Seated within its small grounds lies coaster after coaster and some of the most well known flat rides around. Top scans, Afterburners, giant swings, drop towers, sky swats. It even has some pretty nifty water rides in Loggers Leap and Tidal Wave. The Swarm surely secures Thorpe Park at the very top of the theme park tree.

And yet, a part of me always harkens back to the days where Colossus and Nemesis Inferno ruled the roost, where the top five rides were of real variety, where you could rest away at Thorpe Farm or relax in Sunken Gardens. There are some that must think I'm mad, "Surely Mark, you're into top flight thrills, not boring, meandering train rides to a dull, down trodden farm, a past echo, an area that doesn't deserve its place in a technological forest."

Sir you couldn't be more wrong and here is why.

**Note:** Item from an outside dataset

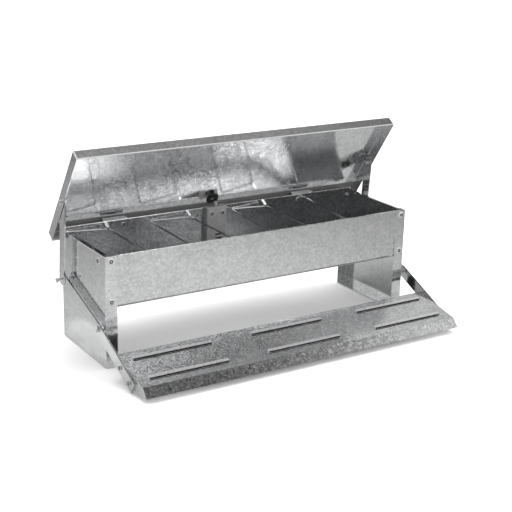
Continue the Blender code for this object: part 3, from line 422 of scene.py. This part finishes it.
ZINC_PANEL = galvanised("galvanised_panel", zinc(0.64), zinc(0.86), (0.05, 0.15), 0.02, 0.01)
ZINC_TREADLE = galvanised("galvanised_treadle", zinc(0.56), zinc(0.86), (0.10, 0.21), 0.055, 0.008,
                          cell=0.003, calm=True)
ZINC_LID = galvanised("galvanised_lid", zinc(0.68), zinc(0.92), (0.08, 0.18), 0.012, 0.008, cell=0.004)
ZINC_INSIDE = galvanised("galvanised_trough", zinc(0.60), zinc(0.84), (0.10, 0.25), 0.018, 0.006)
DAMPER_GREY = galvanised("damper_grey", grey(0.50), grey(0.62), (0.35, 0.5), 0.05, 0.02, metallic=0.3)
BRIGHT = plain("bright_zinc", zinc(0.78), zinc(0.93), (0.12, 0.24), 0.75)
RING = plain("rivet_aluminium", grey(0.84), grey(0.96), (0.25, 0.40), 0.35)
WIRE = plain("zinc_wire", (0.42, 0.42, 0.43), (0.58, 0.58, 0.59), (0.10, 0.24), 1.0)
DARK_ZINC = plain("dull_zinc", zinc(0.30), zinc(0.42), (0.24, 0.40), 1.0)
# Painted shade: a near-black matt colour for the insides of the treadle's louvres and the rivets' hollows,
# where shade falls
SHADE = plain("slot_shade", grey(0.004), grey(0.009), (0.85, 0.95), 0.0)
# Painted highlight: a paler, rougher and less metallic zinc for the grip beads' raised faces, so their tops
# read as lit
BEAD_HIGHLIGHT = plain("pressed_bead", zinc(0.80), zinc(0.88), (0.26, 0.32), 0.66)
RUBBER = plain("black_rubber", (0.010, 0.010, 0.011), (0.016, 0.016, 0.017), (0.42, 0.58), 0.0)
PLASTIC = plain("white_plastic", (0.56, 0.56, 0.54), (0.66, 0.66, 0.64), (0.34, 0.46), 0.0)
dress_lid(ZINC_LID)

# The first words found in a node's name give its finish, and what has none of them is panel sheet
FINISHES = (
    (("damper_cap", "lid_bumper"), RUBBER),
    (("damper_plunger",), PLASTIC),
    (("damper_housing",), DAMPER_GREY),
    # The hinge leaves take the dark zinc as painted shade for the dark gap under the lid's back edge
    (("hinge_leaf", "damper_cylinder", "bumper_disc"), DARK_ZINC),
    (("grille_wire",), WIRE),
    (("rivet",), RING),
    (("bolt", "nut", "spacer", "pin"), BRIGHT),
    (("treadle_plate",), ZINC_TREADLE),
    (("trough",), ZINC_INSIDE),
)


def finish_of(name):
    if name == "lid":
        return ZINC_LID
    return next((finish for words, finish in FINISHES if any(word in name for word in words)), ZINC_PANEL)


def smooth(mesh, crease):
    mesh.polygons.foreach_set("use_smooth", [True] * len(mesh.polygons))
    mesh.set_sharp_from_angle(angle=crease)


def finish_nodes():
    for name, piece in NODES.items():
        piece.data.materials.clear()
        piece.data.materials.append(finish_of(name))
        smooth(piece.data, SHEET_CREASE)


# The treadle plate
def sheltered_faces(mesh, reach):
    """Faces inside narrow slots: something lies within reach both above and below them."""
    mesh.calc_loop_triangles()
    points = [v.co.copy() for v in mesh.vertices]
    tree = BVHTree.FromPolygons(points, [tuple(t.vertices) for t in mesh.loop_triangles])
    up = Vector((0, 0, 1))
    found = []
    for face in mesh.polygons:
        start = face.center + face.normal * SLOT_PROBE
        if tree.ray_cast(start, up, reach)[0] and tree.ray_cast(start, -up, reach)[0]:
            found.append(face.index)
    return found


def raised_faces(mesh, rise):
    """Faces that stand more than rise above the mesh's largest face that looks up."""
    base = max(mesh.polygons, key=lambda face: face.area * (face.normal.z > LOOKS_UP))
    return [face.index for face in mesh.polygons if (face.center - base.center).dot(base.normal) > rise]


def build_dressed_treadle():
    """The treadle plate again, with a painted highlight on its grip beads' tops and painted shade inside its
    louvres.
    """
    source = NODES["treadle_plate"]
    mesh = source.data.copy()
    mesh.name = "treadle_plate_dressed"
    mesh.materials.append(BEAD_HIGHLIGHT)
    # The beads' raised faces take the painted highlight
    for index in raised_faces(mesh, BEAD_RISE):
        mesh.polygons[index].material_index = len(mesh.materials) - 1
    mesh.materials.append(SHADE)
    # Faces inside the louvres' slots take the painted shade
    for index in sheltered_faces(mesh, SLOT_REACH):
        mesh.polygons[index].material_index = len(mesh.materials) - 1
    dressed = bpy.data.objects.new("treadle_plate_dressed", mesh)
    bpy.context.scene.collection.objects.link(dressed)
    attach(dressed, "treadle")
    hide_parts("treadle_plate")


# Rivets
def outward(name):
    """The way a blind rivet's head faces, by the sheet it sits in."""
    if name.startswith(("front_rivet", "damper_rivet", "hinge_rivet_body")):
        return Vector((0, -1, 0))
    if name.startswith("rear_rivet"):
        return Vector((0, 1, 0))
    if name.startswith(("side_rivet", "arm_rivet")):
        return Vector((-1 if "left" in name else 1, 0, 0))
    return None


def outer_spot(way, box, centre):
    """The point level with the centre on the side of the box that way looks out of."""
    low, high = box
    return Vector([high[i] if way[i] > 0 else low[i] if way[i] < 0 else centre[i] for i in range(3)])


def seat_on_rivet(rivet, ending, mesh, box):
    """Makes a piece of a mesh that rises along +Z, and seats it on a box's side over a rivet."""
    way = outward(rivet)
    piece = bpy.data.objects.new(rivet + ending, mesh)
    piece.location = outer_spot(way, box, sum(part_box(rivet), Vector()) / 2)
    piece.rotation_euler = way.to_track_quat("Z", "Y").to_euler()
    bpy.context.scene.collection.objects.link(piece)
    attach(piece, BODY_OF[rivet])


def build_rivet_rim(rivet):
    """The bright low rim that the rivet's head presses into the sheet."""
    profile = (
        (RIM_RADIUS, CORE_LIFT),
        ((RIM_RADIUS + RIM_INNER) / 2, RIM_RISE * RIM_SHOULDER_SHARE),
        (RIM_INNER, RIM_RISE),
    )
    angles = [math.tau * i / RIM_SIDES for i in range(RIM_SIDES)]
    bm = bmesh.new()
    rings = [[bm.verts.new((radius * math.cos(a), radius * math.sin(a), level)) for a in angles]
             for radius, level in profile]
    for outer, inner in zip(rings, rings[1:]):
        for i in range(RIM_SIDES):
            j = (i + 1) % RIM_SIDES
            bm.faces.new((outer[i], outer[j], inner[j], inner[i]))
    mesh = bpy.data.meshes.new(rivet + "_rim")
    bm.to_mesh(mesh)
    bm.free()
    smooth(mesh, RIM_CREASE)
    mesh.materials.append(RING)
    seat_on_rivet(rivet, "_rim", mesh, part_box("end_panel_left" if "left" in rivet else "end_panel_right"))


def build_rivet_core(rivet):
    """A flat disc with painted shade for the hollow in the middle of a blind rivet's head, with the end of
    its pin in it.
    """
    bm = bmesh.new()
    for radius, level in ((CORE_RADIUS, CORE_LIFT), (CORE_PIN_RADIUS, 2 * CORE_LIFT)):
        ring = bmesh.ops.create_circle(bm, cap_ends=True, radius=radius, segments=CORE_SIDES)["verts"]
        bmesh.ops.translate(bm, verts=ring, vec=(0, 0, level))
    mesh = bpy.data.meshes.new(rivet + "_core")
    bm.to_mesh(mesh)
    bm.free()
    # The disc takes the painted shade; its small upper face, the pin's end, takes the bright zinc
    mesh.materials.append(SHADE)
    mesh.materials.append(BRIGHT)
    mesh.polygons[1].material_index = 1
    seat_on_rivet(rivet, "_core", mesh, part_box(rivet))


def dress_rivets():
    for name in NODES:
        if "rivet" in name and outward(name):
            build_rivet_core(name)
        if name.startswith(RIMMED_RIVETS):
            build_rivet_rim(name)


# The studio
def camera_share(tree):
    return node(tree, "ShaderNodeLightPath").outputs["Is Camera Ray"]


def build_floor():
    """A pale floor with a painted fall-off of light and painted patches of shadow and light for the metal.
    The camera sees it white with the feeder's soft shadow, cast by the lamps and deepened by painted shadow
    below the trough.
    """
    bm = bmesh.new()
    bmesh.ops.create_grid(bm, x_segments=1, y_segments=1, size=FLOOR_SIZE)
    mesh = bpy.data.meshes.new("studio_floor")
    bm.to_mesh(mesh)
    bm.free()
    floor = bpy.data.objects.new("studio_floor", mesh)
    floor.location = (0, 0, -FLOOR_DROP)
    material = bpy.data.materials.new("floor_white")
    material.use_nodes = True
    tree = material.node_tree
    where = node(tree, "ShaderNodeTexCoord").outputs["Object"]
    # The metal sees the floor with a painted fall-off of light away from its centre
    levels = level_ramp(tree, vector_math(tree, "DISTANCE", where, FLOOR_CENTRE), FLOOR_PAINTED_FALLOFF)
    # Painted shadow under the treadle and painted light by the left panel's foot, as the metal sees the floor
    for centre, reach, level in FLOOR_PAINTED_PATCHES:
        levels = blend_colours(tree, soft_lump(tree, where, centre, reach, FLOOR_PAINTED_PATCH_RIM), levels, level)
    # Painted shadow on the floor below the trough, for the camera
    dim = soft_lump(tree, where, FLOOR_PAINTED_SHADOW_CENTRE, FLOOR_PAINTED_SHADOW_REACH, FLOOR_PAINTED_SHADOW_RIM)
    direct = blend_colours(tree, dim, FLOOR_FOR_CAMERA, FLOOR_PAINTED_SHADOW)
    matte = node(tree, "ShaderNodeBsdfDiffuse")
    feed(tree, matte.inputs["Color"], blend_colours(tree, camera_share(tree), levels, direct))
    feed(tree, tree.nodes["Material Output"].inputs["Surface"], matte.outputs[0])
    mesh.materials.append(material)
    bpy.context.scene.collection.objects.link(floor)


def build_world():
    """White behind the feeder; around it a room that is bright low down, dim above, uneven in front."""
    world = bpy.data.worlds.new("studio")
    bpy.context.scene.world = world
    world.use_nodes = True
    tree = world.node_tree
    where = node(tree, "ShaderNodeTexCoord").outputs["Generated"]
    parts = node(tree, "ShaderNodeSeparateXYZ")
    feed(tree, parts.inputs[0], where)
    x, y, z = parts.outputs

    around = tree.nodes["Background"]
    left = map_range(tree, x, LEFT_EDGE, (1, 0))
    room = blend_colours(tree, left, level_ramp(tree, z, ROOM_LEVELS), LEFT_LEVEL)
    feed(tree, around.inputs["Color"], room)
    bearing = value_math(tree, "DIVIDE", x, value_math(tree, "MULTIPLY", y, -1))
    front = map_range(tree, y, SIDE_EDGE, (1, 0))
    side = blend_colours(tree, front, 1.0, level_ramp(tree, bearing, SIDE_LEVELS))
    feed(tree, around.inputs["Strength"], side)

    seen = node(tree, "ShaderNodeBackground")
    seen.inputs["Color"].default_value = (*grey(1), 1)
    seen.inputs["Strength"].default_value = 1.0
    mix = node(tree, "ShaderNodeMixShader")
    feed(tree, mix.inputs["Fac"], camera_share(tree))
    feed(tree, mix.inputs[1], around.outputs["Background"])
    feed(tree, mix.inputs[2], seen.outputs["Background"])
    feed(tree, tree.nodes["World Output"].inputs["Surface"], mix.outputs["Shader"])


def build_lamps():
    for name, (place, aim, size, watts, mirrored) in LAMPS.items():
        lamp = bpy.data.lights.new(name, "AREA")
        lamp.shape = "RECTANGLE"
        lamp.size, lamp.size_y = size
        lamp.energy = watts
        holder = bpy.data.objects.new(name, lamp)
        holder.location = place
        holder.rotation_euler = (Vector(aim) - Vector(place)).to_track_quat("-Z", "Y").to_euler()
        holder.visible_glossy = mirrored
        bpy.context.scene.collection.objects.link(holder)


def build_camera():
    """The photo's camera."""
    camera_data = bpy.data.cameras.new("camera")
    camera = bpy.data.objects.new("camera", camera_data)
    bpy.context.scene.collection.objects.link(camera)
    bpy.context.scene.camera = camera
    camera_data.sensor_width = SENSOR_WIDTH
    camera_data.lens = CAMERA_FOCAL_PIXELS / PHOTO_WIDTH_PIXELS * SENSOR_WIDTH
    camera_data.clip_start = CLIP_NEAR
    camera_data.clip_end = CLIP_FAR
    sin_yaw, cos_yaw = math.sin(CAMERA_YAW), math.cos(CAMERA_YAW)
    sin_pitch, cos_pitch = math.sin(CAMERA_PITCH), math.cos(CAMERA_PITCH)
    forward = Vector((sin_yaw * cos_pitch, cos_yaw * cos_pitch, -sin_pitch))
    right = Vector((cos_yaw, -sin_yaw, 0))
    up = right.cross(forward)
    level = right * math.cos(CAMERA_ROLL) + up * math.sin(CAMERA_ROLL)
    rise = up * math.cos(CAMERA_ROLL) - right * math.sin(CAMERA_ROLL)
    camera.rotation_euler = Matrix((level, rise, -forward)).transposed().to_euler()
    panel_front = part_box("end_panel_left")[0].y
    camera.location = CAMERA_PLACE + Vector((0, panel_front, 0))


finish_nodes()
build_dressed_treadle()
dress_rivets()
build_floor()
build_world()
build_lamps()
build_camera()
scene = bpy.context.scene
scene.view_settings.view_transform = "Standard"
write_bounds()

A theme park is more then just the rides that it contains. Sure you can throw ride upon ride upon ride at a place and charge to the hilt. But, particularly in Thorpe Parks case everything becomes samey. It says it all when Stealth, the parks only major roller coaster without inversions, is about the only ride that breaks the mould at Thorpe. The majority of rides at Thorpe spin you in some direction or invert you repeatedly. Many rides do both. Rides like Mr Monkeys Banana Ride and Depth Charge are becoming more scarce in a park that increasingly tries to intimidate you silly.

Be it beyond me to criticise Thorpe Park and the way it sells its park. I do not have a degree in market research or target audiences and I will never pretend that I do. But I do personally think Thorpe have a problem. There is really, very little entry level rides left at the place and they are the rides that are increasingly being targeted for removal. It's questionable how long Depth Charge or Mr Monkeys or Chief Rangers Carousel have left before they are replaced by another fast, inverting, spinning flat ride. And part of me thinks this is sad. I never ride them and judging by Thorpe blindly ignoring them, I bet very few people still do.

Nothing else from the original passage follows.